10. Seek out support Supportive family and friends can help improve your health. They may encourage you to take care of yourself, drive (or even walk) you to the doctor's office or begin an exercise program with you to keep your blood pressure low. If you find you need support aside your family and friends, look into joining a support group. This may put you in touch with people who can give you an emotional or morale boost and who can offer practical tips to cope with your condition.

What Treatments are Available for High Blood Pressure?

Several medications can be used to help control high blood pressure. Many people need to take a combination of different medicines.

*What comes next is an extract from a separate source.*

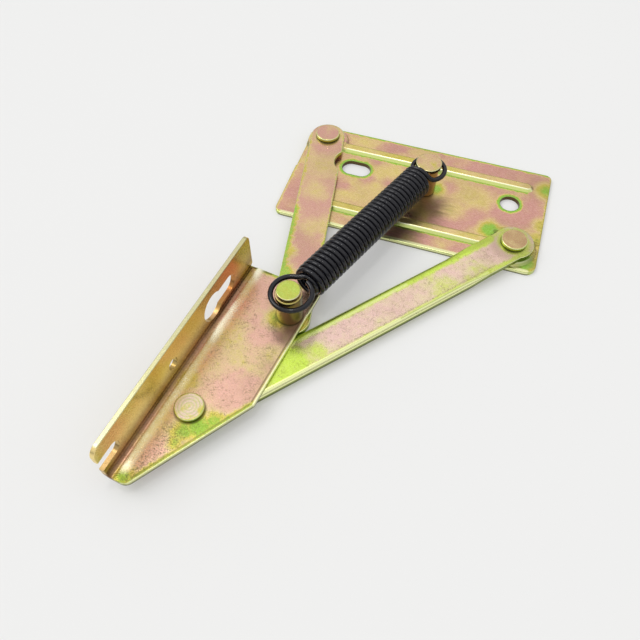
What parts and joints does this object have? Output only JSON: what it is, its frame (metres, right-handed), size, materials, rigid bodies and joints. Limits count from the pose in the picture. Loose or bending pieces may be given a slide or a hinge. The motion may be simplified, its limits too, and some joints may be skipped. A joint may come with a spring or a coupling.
{
  "type": "recliner hinge",
  "caption": "Sprung four-bar seat hinge: flat mounting plate, two riveted links and an angle bracket with slotted flange, held by an extension spring between two posts.",
  "frame": {"origin": "centre of the mounting plate's round hole, on the plate's back face", "axes": "+X along the plate's long edge from the slot towards the round hole, +Y across the plate away from the bracket, +Z out of the plate's face towards the spring posts; rest pose is folded"},
  "size_m": [0.141, 0.2165, 0.029],
  "materials": {
    "plate_zinc": "yellow zinc plate, faint pink and green tint",
    "link_zinc": "yellow zinc plate, green tint at the edges",
    "bracket_zinc": "yellow zinc plate, orange and pink on the flange",
    "rivet_zinc": "yellow-green zinc plate",
    "spring_wire": "black phosphate, satin"
  },
  "bodies": {
    "base": {"base_plate": "plate_zinc", "upper_spring_stud": "rivet_zinc", "short_link_rivet": "rivet_zinc", "long_link_rivet": "rivet_zinc"},
    "short_link": {"short_link": "link_zinc", "lower_spring_pin": "rivet_zinc", "lower_pin_sleeve": "rivet_zinc"},
    "bracket": {"angle_bracket": "bracket_zinc", "bracket_rivet_head": "rivet_zinc"},
    "long_link": {"long_link": "link_zinc", "bracket_rivet_tail": "rivet_zinc"},
    "spring": {"extension_spring": "spring_wire"},
    "spring_foot": {"spring_lower_loop": "spring_wire"}
  },
  "joints": [
    {"name": "short_link_pivot", "type": "hinge", "parent": "base", "child": "short_link", "pos_m": [-0.1005, 0.0152, 0.0048], "axis": [0, 0, -1], "range_deg": [0, 30]},
    {"name": "bracket_pivot", "type": "hinge", "parent": "short_link", "child": "bracket", "pos_m": [-0.0808, -0.10064, 0.0071], "axis": [0, 0, 1], "range_deg": [0, 82]},
    {"name": "long_link_pivot", "type": "hinge", "parent": "base", "child": "long_link", "pos_m": [0.0053, -0.0279, 0.0048], "axis": [0, 0, 1], "range_deg": [-4.4, 0]},
    {"name": "spring_swing", "type": "hinge", "parent": "base", "child": "spring", "pos_m": [-0.043, -0.0036, 0.0172], "axis": [0, 0, 1], "range_deg": [-26, 0]},
    {"name": "spring_stretch", "type": "slide", "parent": "spring", "child": "spring_foot", "axis": [-0.363, -0.9318, 0], "range_m": [0, 0.0302], "deforming": ["extension_spring", "spring_lower_loop"]}
  ],
  "couplings": [
    {"joint": "bracket_pivot", "follows": "short_link_pivot", "ratio": 2.7264},
    {"joint": "long_link_pivot", "follows": "short_link_pivot", "ratio": -0.14406},
    {"joint": "spring_swing", "follows": "short_link_pivot", "ratio": -0.86089},
    {"joint": "spring_stretch", "follows": "short_link_pivot", "m_per_rad": 0.057501}
  ]
}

The medication recommended for you at first will depend on your age and ethnicity: if you're under 55 years of age – you'll usually be offered an ACE inhibitor or an angiotensin-2 receptor blocker (ARB) if you're aged 55 or older, or you're any age and of African or Caribbean origin – you'll usually be offered a calcium channel blocker You may need to take blood pressure medication for the rest of your life. But your doctor might be able to reduce or stop your treatment if your blood pressure stays under control for several years. It's really important to take your medications as directed. If you miss doses, it won't work as effectively.

The medication won't necessarily make you feel any different, but this doesn't mean it's not working. Medications used to treat high blood pressure can have side effects, but most people don't experience any. If you do, changing medication will often help. Common blood pressure medications are described below. ACE inhibitors Angiotensin-converting enzyme (ACE) inhibitors reduce blood pressure by relaxing your blood vessels. Common examples are enalapril, lisinopril, perindopril and ramipril.

The most common side effect is a persistent dry cough. Other possible side effects include headaches, dizziness and a rash.

Angiotensin-2 receptor blockers (ARBs)

ARBs work in a similar way to ACE inhibitors. They're often recommended if ACE inhibitors cause troublesome side effects. Common examples are candesartan, irbesartan, losartan, valsartan and olmesartan. Possible side effects include dizziness, headaches, and cold or flu-like symptoms.

Calcium channel blockers

Calcium channel blockers reduce blood pressure by widening your blood vessels. Common examples are amlodipine, felodipine and nifedipine. Other medicines such as diltiazem and verapamil are also available. Possible side effects include headaches, swollen ankles and constipation. Drinking grapefruit juice while taking some calcium channel blockers can increase your risk of side effects.

Diuretics Sometimes known as water pills, diuretics work by flushing excess water and salt from the body through urine. They're often used if calcium channel blockers cause troublesome side effects. Common examples are indapamide and bendroflumethiazide. Possible side effects include dizziness when standing up, increased thirst, needing to go to the toilet frequently, and a rash. Low potassium level (hypokalaemia) and low sodium level (hyponatraemia) may also be seen after long-term use.  


Beta-blockers can reduce blood pressure by making your heart beat more slowly and with less force. They used to be a popular treatment for high blood pressure, but now only tend to be used when other treatments haven't worked. This is because beta-blockers are considered less effective than other blood pressure medications. Common examples are atenolol and bisoprolol. Possible side effects include dizziness, headaches, tiredness, and cold hands and feet.